王维的《终南山》只有四韵,韩愈的《南山诗》你们知道有多少韵?韵,句,0个字。《终南山的变容》中说韩愈的这首诗表现出一种相生相克相斥相依的感觉,既是统一,又是对峙。他写了三次游终南山的经历,第一次迷路了,第二次遇雨了没去成,第三次是他从被贬的地方被招回来路过终南山,天公作美没下雨。登上终南山以后,他马上使用了51个“或”字,把有生命的和无生命的所有事物都拿出来对比。就像严沧浪讲的,韩愈的诗力大诗雄,论学问,孟浩然及不上韩愈,但是孟浩然的是要比韩愈来得有韵味,因为诗是讲趣讲性的。韩愈的《南山诗》通篇显示出人和世界的紧张关系,折射出安史之乱以后处于中唐时期的大唐帝国一蹶不振了。韩愈的这首诗有三个特点:第一是以怪为美。元和“尚怪”,唐代元和时期崇尚比较怪的诗歌,白居易就是最明显的例子。第二是以气为胜。韩愈的创作主张就是“气盛言宜”,特别重视作家精神力量对文学创作的影响,强调作家的道德行为和文艺修养。第三是以文为诗。杜甫开了以文为诗的先河后,韩愈它把做到了极致。
我们再看看杜甫写的山。
望岳三首
杜甫
(其一)
岱宗夫如何?齐鲁青未了。造化钟神秀,阴阳割昏晓。
荡胸生曾云,决眦入归鸟。会当凌绝顶,一览众山小。
(其二)
西岳崚嶒竦处尊,诸峰罗立似儿孙。
安得仙人九节杖,拄到玉女洗头盆。
车箱入谷无归路,箭栝通天有一门。
稍待秋风凉冷后,高寻白帝问真源。
为什么要把杜甫写的《望岳》拿出来?可能好多人读过第一首却不知道接下来还有两首。这是杜甫在人生的三个不同时期写的。鉴于第三首的篇幅我们这里只对比前两首。

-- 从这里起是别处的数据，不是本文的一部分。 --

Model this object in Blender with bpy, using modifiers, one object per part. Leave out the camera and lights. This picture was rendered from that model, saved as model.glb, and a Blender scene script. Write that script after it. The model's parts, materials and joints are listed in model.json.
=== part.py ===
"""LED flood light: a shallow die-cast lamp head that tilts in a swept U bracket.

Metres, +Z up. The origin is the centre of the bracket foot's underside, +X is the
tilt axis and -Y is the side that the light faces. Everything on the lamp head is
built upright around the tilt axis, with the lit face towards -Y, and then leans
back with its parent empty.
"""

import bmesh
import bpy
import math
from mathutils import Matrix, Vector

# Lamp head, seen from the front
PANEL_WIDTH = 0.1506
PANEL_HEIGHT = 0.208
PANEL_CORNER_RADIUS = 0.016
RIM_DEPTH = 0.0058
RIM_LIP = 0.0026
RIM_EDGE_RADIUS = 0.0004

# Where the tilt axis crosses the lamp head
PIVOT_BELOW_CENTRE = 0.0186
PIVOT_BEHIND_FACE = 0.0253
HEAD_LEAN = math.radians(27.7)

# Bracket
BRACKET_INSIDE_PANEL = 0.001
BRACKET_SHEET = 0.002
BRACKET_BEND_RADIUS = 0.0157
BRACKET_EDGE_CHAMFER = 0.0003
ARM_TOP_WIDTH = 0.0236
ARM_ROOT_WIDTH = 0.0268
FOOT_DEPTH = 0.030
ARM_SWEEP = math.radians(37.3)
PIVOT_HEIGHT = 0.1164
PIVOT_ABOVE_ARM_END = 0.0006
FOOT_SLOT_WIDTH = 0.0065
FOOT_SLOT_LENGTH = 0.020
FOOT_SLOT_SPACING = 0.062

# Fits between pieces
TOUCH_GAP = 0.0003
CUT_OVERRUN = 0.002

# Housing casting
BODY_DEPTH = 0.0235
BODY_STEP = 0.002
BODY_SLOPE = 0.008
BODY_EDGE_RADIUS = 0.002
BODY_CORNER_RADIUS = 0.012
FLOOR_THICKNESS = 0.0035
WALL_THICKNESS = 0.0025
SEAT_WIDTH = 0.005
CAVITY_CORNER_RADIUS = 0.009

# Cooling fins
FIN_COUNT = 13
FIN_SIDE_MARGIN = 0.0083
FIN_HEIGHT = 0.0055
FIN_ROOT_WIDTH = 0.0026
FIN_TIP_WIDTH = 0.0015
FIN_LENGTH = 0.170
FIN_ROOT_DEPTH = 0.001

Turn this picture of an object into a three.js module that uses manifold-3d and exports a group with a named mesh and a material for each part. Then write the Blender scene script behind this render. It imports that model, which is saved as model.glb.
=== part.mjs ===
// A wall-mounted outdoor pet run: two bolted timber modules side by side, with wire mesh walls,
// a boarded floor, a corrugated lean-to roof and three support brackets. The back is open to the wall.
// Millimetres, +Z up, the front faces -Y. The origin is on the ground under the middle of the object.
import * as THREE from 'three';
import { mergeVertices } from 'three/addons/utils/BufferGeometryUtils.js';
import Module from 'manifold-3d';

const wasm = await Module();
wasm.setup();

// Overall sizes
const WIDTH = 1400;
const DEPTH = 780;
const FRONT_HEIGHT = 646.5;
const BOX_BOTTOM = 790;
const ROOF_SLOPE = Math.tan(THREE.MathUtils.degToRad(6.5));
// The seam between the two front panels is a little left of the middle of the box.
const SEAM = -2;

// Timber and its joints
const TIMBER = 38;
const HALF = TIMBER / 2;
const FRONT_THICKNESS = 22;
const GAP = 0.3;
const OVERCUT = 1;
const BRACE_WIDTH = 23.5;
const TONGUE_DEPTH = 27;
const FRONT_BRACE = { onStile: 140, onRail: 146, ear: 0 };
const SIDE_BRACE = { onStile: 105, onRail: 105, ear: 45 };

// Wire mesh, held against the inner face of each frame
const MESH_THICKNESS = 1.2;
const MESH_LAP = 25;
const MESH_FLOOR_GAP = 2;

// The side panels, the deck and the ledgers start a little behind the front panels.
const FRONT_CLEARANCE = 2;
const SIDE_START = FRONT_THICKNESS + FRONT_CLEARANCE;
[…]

第一首是开元时期,当时杜甫二十三四岁,虽然考试没能录取但毫不气馁,一看就是盛唐,当时的人们拥有着憧憬一切的乐观主义精神,没考上本来是很难为情的事情,杜甫还是为自己壮胆“会当凌绝顶,一览众山小”。第二首诗作于唐肃宗时期,有位宰相出师不利,损兵折将,唐肃宗要找他算账。结果杜甫因为替这个宰相说话被下到监狱里去了,接受了三次审判。负责审判的人里有一位是颜真卿,他比较较真,就是要审杜甫。还有一位是韦陟,这个人是王维非常要好的朋友,他救了杜甫一命,把他发配走了。所以诗的最后一句“高寻白帝问真源”事实上是在鸣冤,他想问自己错在哪里,对于这样的审判结果表示不服气。这是中唐的时候。